My view, and one recently backed up by Savills, is that the end of the Shared Equity scheme in 2023 should spell good news for Shared Ownership. In fact, Savills estimate that demand for Shared Ownership could be set to rise by over 15,000 homes per year, more than twice the number currently being built. Supporting this increase in demand is the fact that Shared Ownership is actually more accessible than Shared Equity, with smaller deposits and more affordable mortgage payments, as well as availability on both new and second hand property.

Outside of publically funded initiatives and in direct contrast to Shared Equity schemes, Shared Ownership is also much more readily supported by the private sector, with both pension and hedge funds more likely to invest capital in Shared Ownership structures and their inflation-linked rental income than the longer term capital growth gamble of shared equity schemes. Rather than viewing the two as competing forces, a mix of private and public Shared Ownership provision should have a symbiotic effect on the overall health of the scheme with awareness and therefore, demand for the product more likely to blossom.

Returning then to the original question, which asked whether Skipton’s own participation in Shared Ownership has been a success, my own and clearly biased answer, despite all the above, has to be a resounding ‘yes’. However, this ‘yes’ rests not on the traditional benchmarks of volume, margin, return on capital or even industry awards, but from a more philosophical viewpoint.

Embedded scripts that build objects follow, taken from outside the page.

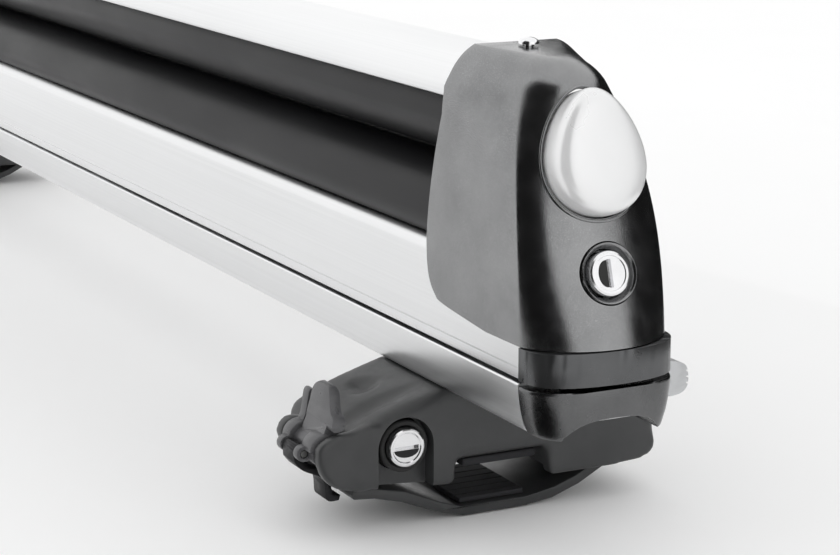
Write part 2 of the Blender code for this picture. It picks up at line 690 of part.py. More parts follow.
def build_button():
    """Domed push button with the stem that pushes the latch hook's tail."""
    profile = [(1, -5), (1, 0.6), (0.97, 2.4), (0.9, 3.9), (0.76, 5.1), (0.52, 5.9), (0.2, 6.2)]
    made = loft("push_button", [button_ring(scale, 0, out) for scale, out in profile], LIGHT_PLASTIC)
    join(made, rod("button_stem", face_point(BUTTON, -STEM_REACH), face_point(BUTTON, -3), 4, sides=20))
    smooth(made, 30)
    hang(pivot("button_axis", BUTTON), made)
    return made


def build_lock():
    """Face lock: collar in the housing, cylinder with a keyway, and the cam blade behind it."""
    collar = rod("lock_collar", face_point(LOCK, -7), face_point(LOCK, 0.3), 9, DARK_PLASTIC, 32)
    cut(collar, rod("lock_collar_bore", face_point(LOCK, -9), face_point(LOCK, 2.3), 7, sides=32))
    cylinder = rod("lock_cylinder", face_point(LOCK, -15), face_point(LOCK, 0.6), 6.6, CHROME, 32)
    cut(cylinder, leaning_box("keyway", LOCK, (-1.2, -0.9, -3.8), (4, 0.9, 3.8)))
    behind = face_point(LOCK, -16.4)
    blade = leaning_box("lock_cam", behind, (-1, -10, -3.5), (1, 3.5, 3.5), STEEL, bevel=0.3)
    hang(pivot("lock_axis", LOCK), cylinder, blade)


def build_latch():
    """Latch hook on its pin, held in a steel frame behind the button, with its spring."""
    frame_outline = mirrored([(9, 348), (9, 375.5), (10.6, 375.5), (10.6, 346)])
    frame = prism("latch_frame", "Z", [[(x, y) for y, x in frame_outline]], 87, 113, STEEL)
    x, _, z = LATCH_PIVOT
    cut(frame, rod("latch_frame_bore", (x, -15, z), (x, 15, z), PIN_RADIUS + PIN_CLEARANCE, sides=16))
    rod("latch_pin", (x, -11.4, z), (x, 11.4, z), PIN_RADIUS, STEEL, 16)
    outline = [(-4, 0), (-4.4, -7.4), (-5.1, -10.2), (-4.8, -12.4), (-2, -13.6), (1.4, -12.4), (4.2, -6),
               (4.8, 0), (5, 6), (5.2, 9), (5.2, 14), (2.4, 14.4), (0.4, 8), (-2.6, 4.4)]
    hook = prism("latch_hook", "Y", [[(x + a, z + b) for a, b in outline]], -5, 5, STEEL, bevel=0.4)
    cut(hook, rod("latch_hook_bore", (x, -10, z), (x, 10, z), PIN_RADIUS + PIN_CLEARANCE, sides=16))
    hang(pivot("latch_axis", (x, 0, z)), hook)
    coil("latch_spring", (348.9, 0, 103), (369.6, 0, 103), 3, 0.5, 5, STEEL)


def build_housing_screw():
    x, _, z = SCREW
    made = rod("housing_screw", (x, 0, z - 4.7), (x, 0, z + 1), 1.4, CHROME, 16)
    rings = [[(a, b, z + rise) for a, b in arc((x, 0), radius, 0, 337.5, 15)]
             for rise, radius in ((0.3, 3.1), (1.0, 3.0), (1.9, 2.3), (2.4, 1.2))]
    join(made, loft("screw_head", rings))
    return made


def main():
    build_base_rail()
    rail_cap("rail_front_cap", 1)
    rail_cap("rail_rear_cap", -1)
    build_release()
    build_foot("front", 1)
    build_foot("rear", -1)
    build_lower_arm()
    build_roll("lower_roll", LOWER_ARM_TOP + GAP, CREASE_Z - GAP)
    build_lower_front_cap()
    build_striker()
    build_glide_shoe("glide_shoe_front", 10, 70)
    build_glide_shoe("glide_shoe_rear", -360, -300)
    build_hinge_bracket()
    build_lift_link()
    build_upper_arm()
    build_roll("upper_roll", UPPER_ARM_BOTTOM - GAP, CREASE_Z + GAP)
    build_hinge_cap()
    build_housing()
    build_button()
    build_lock()
    build_latch()
    build_housing_screw()


clear_scene()
parts = make_collection(COLLECTION)
cutters = make_collection("cutters")
ALUMINIUM = finish("satin_aluminium", (0.80, 0.81, 0.82), 0.32, 1.0)
STEEL = finish("zinc_steel", (0.55, 0.56, 0.58), 0.35, 1.0)
BLACK_STEEL = finish("black_steel", (0.05, 0.05, 0.052), 0.4, 0.8)
CHROME = finish("lock_chrome", (0.82, 0.82, 0.83), 0.15, 1.0)
DARK_PLASTIC = finish("charcoal_plastic", (0.055, 0.057, 0.06), 0.55)
GREY_PLASTIC = finish("grey_plastic", (0.11, 0.112, 0.115), 0.5)
LIGHT_PLASTIC = finish("light_grey_plastic", (0.72, 0.73, 0.74), 0.22)
RUBBER = finish("black_rubber", (0.03, 0.03, 0.032), 0.6)
main()
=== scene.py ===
import json
import math

import bmesh
import bpy
from mathutils import Matrix, Vector


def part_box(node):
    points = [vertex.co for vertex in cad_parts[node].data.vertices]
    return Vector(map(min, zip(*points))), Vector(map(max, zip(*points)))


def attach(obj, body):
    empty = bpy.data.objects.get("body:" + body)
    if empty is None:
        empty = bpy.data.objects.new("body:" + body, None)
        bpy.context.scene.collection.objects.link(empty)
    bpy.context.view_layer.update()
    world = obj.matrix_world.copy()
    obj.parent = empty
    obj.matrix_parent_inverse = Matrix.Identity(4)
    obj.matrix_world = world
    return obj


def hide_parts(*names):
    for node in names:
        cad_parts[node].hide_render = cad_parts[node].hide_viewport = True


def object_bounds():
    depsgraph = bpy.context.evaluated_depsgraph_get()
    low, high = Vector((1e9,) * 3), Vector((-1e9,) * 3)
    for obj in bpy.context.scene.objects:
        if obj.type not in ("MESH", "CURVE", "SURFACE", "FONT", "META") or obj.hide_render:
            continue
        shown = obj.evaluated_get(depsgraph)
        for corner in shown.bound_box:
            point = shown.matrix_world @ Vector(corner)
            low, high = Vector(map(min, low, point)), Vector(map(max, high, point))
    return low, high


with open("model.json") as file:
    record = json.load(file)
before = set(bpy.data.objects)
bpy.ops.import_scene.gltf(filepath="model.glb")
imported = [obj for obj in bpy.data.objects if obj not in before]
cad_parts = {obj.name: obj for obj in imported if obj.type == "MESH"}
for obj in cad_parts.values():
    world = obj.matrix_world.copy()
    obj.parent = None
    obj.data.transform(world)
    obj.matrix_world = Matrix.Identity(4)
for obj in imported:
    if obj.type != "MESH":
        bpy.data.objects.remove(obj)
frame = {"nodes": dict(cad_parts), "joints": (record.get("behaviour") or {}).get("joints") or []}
CAD_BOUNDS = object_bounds()

# Looks of the slide-out roof ski rack.
#
# Shapes are written in millimetres, with X counted from the middle of the rail, and are moved to the
# frame by MIDDLE.  Places come from a CAD node's box, from a joint or from a few driving dimensions.

MM = 0.001


# ---------------------------------------------------------------- places from the frame

rail_low, rail_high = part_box("base_rail")
MIDDLE = Vector(((rail_low.x + rail_high.x) / 2, 0, 0))


class Span:
    """A CAD node's box in millimetres, X from the middle of the rail."""

    def __init__(self, node):
        low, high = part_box(node)
        self.low = (low - MIDDLE) / MM
        self.high = (high - MIDDLE) / MM
        self.mid = (self.low + self.high) / 2
        self.size = self.high - self.low


def joint_place(name):
    """A hinge's position in millimetres."""
    for joint in frame["joints"]:
        if joint["name"] == name:
            return (Vector(joint["pos_m"]) - MIDDLE) / MM


RAIL = Span("base_rail")
LOWER_ARM = Span("lower_arm")
UPPER_ARM = Span("upper_arm")
LOWER_ROLL = Span("lower_roll")
UPPER_ROLL = Span("upper_roll")
HOUSING = Span("latch_housing")
BAND = Span("lower_front_cap")
LOCK = joint_place("face_lock_turn")
BUTTON = Vector((HOUSING.high.x - 15.8, 0, HOUSING.low.z + 54))
FACE_LEAN = math.atan(0.30)      # the housing's front face leans back by this much
ARM_CROWN = (17, 9.4)            # width and height of the upper arm's rounded corners
WALL = 1.8                       # of both aluminium arms
NOTCH_Z = LOWER_ARM.low.z + 15   # the carriage arm is cut down to here under the housing
BAND_HEIGHT = 9.8


# ---------------------------------------------------------------- mesh helpers, all in millimetres

def object_from_bmesh(name, bm):
    bmesh.ops.translate(bm, vec=MIDDLE / MM, verts=bm.verts)
    bmesh.ops.scale(bm, vec=(MM, MM, MM), verts=bm.verts)
    bmesh.ops.recalc_face_normals(bm, faces=bm.faces)
    mesh = bpy.data.meshes.new(name)
    bm.to_mesh(mesh)
    bm.free()
    made = bpy.data.objects.new(name, mesh)
    bpy.context.scene.collection.objects.link(made)
    return made


def settle(piece):
    """Apply every modifier to the mesh."""
    bpy.context.view_layer.update()
    evaluated = piece.evaluated_get(bpy.context.evaluated_depsgraph_get())
    mesh = bpy.data.meshes.new_from_object(evaluated)
    old = piece.data
    piece.modifiers.clear()
    piece.data = mesh
    bpy.data.meshes.remove(old)
    return piece


def combine(piece, tools, operation):
    for tool in tools:
        modifier = piece.modifiers.new("boolean", "BOOLEAN")
        modifier.operation = operation
        modifier.object = tool
        settle(piece)
        bpy.data.objects.remove(tool, do_unlink=True)
    return piece


def cut(piece, *tools):
    return combine(piece, tools, "DIFFERENCE")


def join(piece, *tools):
    return combine(piece, tools, "UNION")


def soften(piece, width, segments=3, angle=30):
    """Round the edges and smooth the shading."""
    modifier = piece.modifiers.new("rounded", "BEVEL")
    modifier.width = width * MM
    modifier.segments = segments
    modifier.limit_method = "ANGLE"
    modifier.angle_limit = math.radians(angle)
    modifier.harden_normals = True
    piece.data.shade_smooth()
    return settle(piece)


def smooth(piece, angle=35):
    piece.data.shade_smooth()
    piece.data.set_sharp_from_angle(angle=math.radians(angle))
    return piece


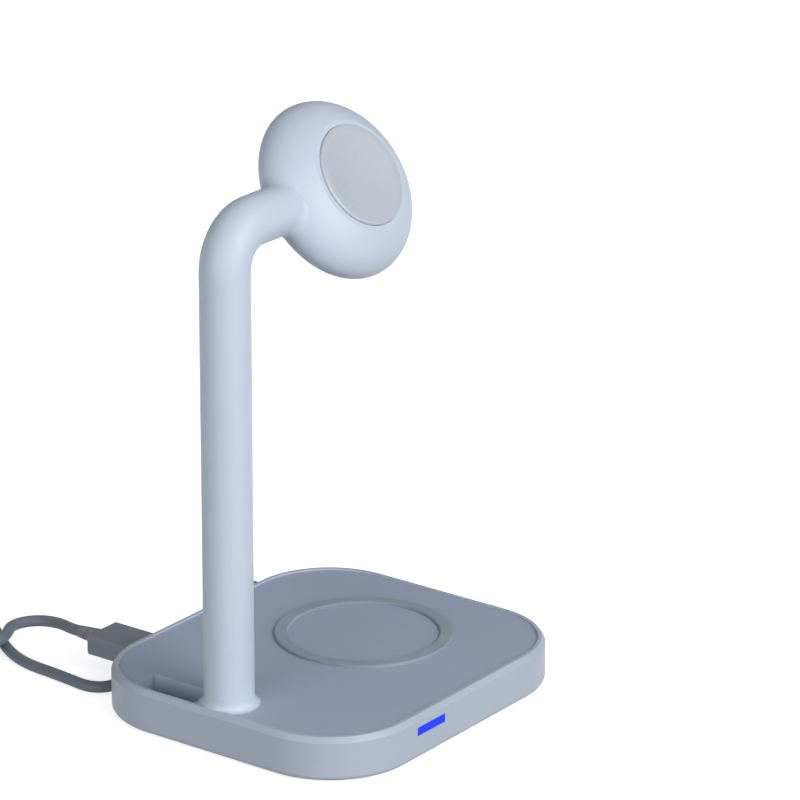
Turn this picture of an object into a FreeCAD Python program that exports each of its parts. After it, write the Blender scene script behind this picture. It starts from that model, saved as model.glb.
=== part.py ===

Clearly, all parties involved seek a financial return from Shared Ownership. And yet, every new lender, builder or housing provider choosing to participate in this market is a small step forwards in addressing the wider macro issues in our housing market. For Shared Ownership, perhaps more than any other scheme or initiative, best targets those requiring support by providing a much needed bridge between the private rented sector and the security of mortgaged home ownership. In my eyes, any step forwards in supporting the next generation of homeowners, however small, is something to be celebrated and encouraged.